I don't know where I got the guts to say no, but I whispered no again. And just like before, his hand stung on my face and I knew that this dizziness wasn't from the beer. I couldn't keep this up, I just didn't want to get hurt again. That's all I ever wanted, was to be safe. That's why I hung around him anyways, because I liked the security. So much for security.
He quickly undid his pants, and I tried to keep from shaking when I took him in my mouth. I did the best I could, I just wanted to get this over with. He reached for my belt buckle but I moved away, saying no yet again. I should have known that it wasn't a word he worked with very well.
He pulled me up by my hair, then put his hand around my throat, slamming me against the seat and squeezing. I could feel the tubes in my throat pinching and my mouth gaped open, begging for air.
"Fuck that," he said, and he yanked my belt open, pulling my pants down my legs. He shoved to fingers inside me and I cried out. It felt good, but I didn't want it to. It was only a few seconds until he pulled them out and shoved a finger in my ass.
I screamed and tried to squirm away from him. That reaction was what he was looking for and he only shoved it deeper inside of me. I bit my lip so hard that I tasted blood.
"You like that, bitch?"
No. God, no. I was terrified that I would be raped. I could see it in his eyes.
"Make me cum, bitch."
He let go of my throat and I gasped for air, moving over him. I knew I could get him to cum in just a few minutes and it would all be over. I went down on him again and he asked me if he could cum in my mouth. I cringed, scared to say no. But I looked up at him and shook my head. He was so close that he didn't seem to care and when he came, it was all over my hand and on my neck. I grabbed the blanket from the back and wiped him and myself off.

We cuddled on the backseat and I tried to take in what just happened. How could that have happened? How could he not know that I wasn't enjoying that at all?
The sun was already up. I missed it. I missed the sunrise.
He was falling asleep and I tried to keep from crying.
I shook him,"Come on, wake up! I gotta get home."
"Just five minutes..." he mumbled.
"No, come on if you don't wake up now you'll never wake up."

He held my hand on the drive home, singing along with the radio like this was a regular occurrence on a Saturday morning.
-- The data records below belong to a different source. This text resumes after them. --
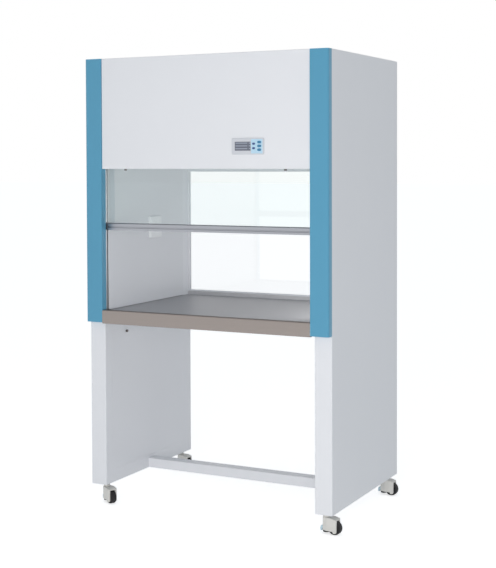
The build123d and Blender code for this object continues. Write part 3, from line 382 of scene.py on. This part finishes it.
def grained_metal(name, colour, dull_colour, roughness, line_mm, along, depth_mm=0.01, strength=0.3):
    """Metal with fine lines along one axis, as an extrusion die leaves them."""
    material, tree, shader, place = start_material(name, colour, roughness, metallic=1.0)
    stretch = [1.0, 1.0, 1.0]
    stretch["xyz".index(along)] = 0.02
    lines = noise(tree, place, line_mm, detail=3.0, stretch=stretch)
    two_tone(tree, shader, lines, dull_colour, colour)
    rough_between(tree, shader, lines, roughness - 0.06, roughness + 0.08)
    bumped(tree, shader, lines, depth_mm, strength)
    return material


anodised_rail = grained_metal("anodised_aluminium_rail", "b1b3b9", "a6a8ae", 0.38, EXTRUSION_LINE_MM, "x")
anodised_guide = grained_metal("anodised_aluminium_guide", "cfd2d5", "bfc2c6", 0.38, EXTRUSION_LINE_MM, "z")
spun_fan = grained_metal("bright_aluminium_fan", "c4c8cb", "aeb2b6", 0.42, EXTRUSION_LINE_MM, "x")

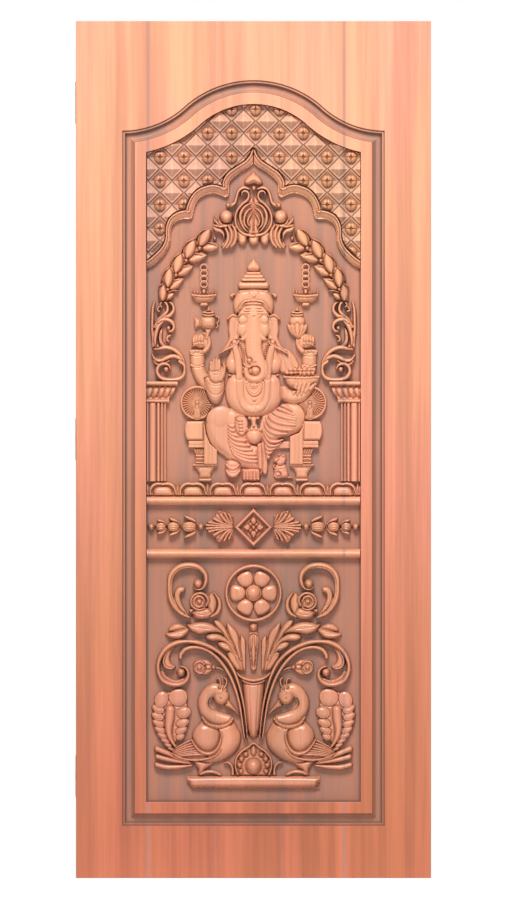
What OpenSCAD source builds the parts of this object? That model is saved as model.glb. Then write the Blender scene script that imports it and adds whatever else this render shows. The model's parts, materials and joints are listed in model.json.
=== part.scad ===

I blinked back the tears and stared out the window, trying not to show how upset I was.

He pulled up to my house and kissed me, "Bye, baybeh. I'll text you."
I walked into my house in a daze, time had slowed down to a sick crawl, and my stomach churned. I grabbed matches from the kitchen and sat outside on the deck, trying to light a cigarette with trembling fingers.
Pulling out my phone, I found Jonathan's number even through the blurry tears. I called, but I knew he wouldn't answer.
I called Adrianna.
She didn't answer.
Nobody would answer.
I threw the matches and collapsed against myself, my body shaking and I couldn't stop crying. My hair stuck to my cheeks, wet with tears and I sobbed for what seemed like hours.

I finally fell asleep. When I woke up, I had a text from Jonathan and I told him I loved him. I told him what happened, and when he said, "I will kill that fucking bastard,".....it's hard to explain the emotions that went through me. I've never really had a guy that was so protective over me like that before. But at the same time I just wanted him to hold me and forget about what happened.

Turns out Jonathan was having sex with his ex last night. And it wasn't just any ex, it was Jayde and it scared the shit out of me. I told Jonathan that it didn't matter, that we didn't have to talk about it, but there's that fear in the back of my head. Maybe he's not totally over her, which is okay because hell I'm still not over Eldon and we broke up two and a half years ago. But what if she gets him in her grasp. It's one of those things, he's totally powerless around her and I fucking hate it. I know how it is, but I still hate it. I'm just scared that maybe I'll end up alone again. Maybe he'll go back to her, and I won't have anything left.
I'm just so tired of being used, especially after what just happened with Zack. I'm angry, I'm confused, and I'm scared shitless.

I fucking hate this.
I just want to fall asleep and never wake up.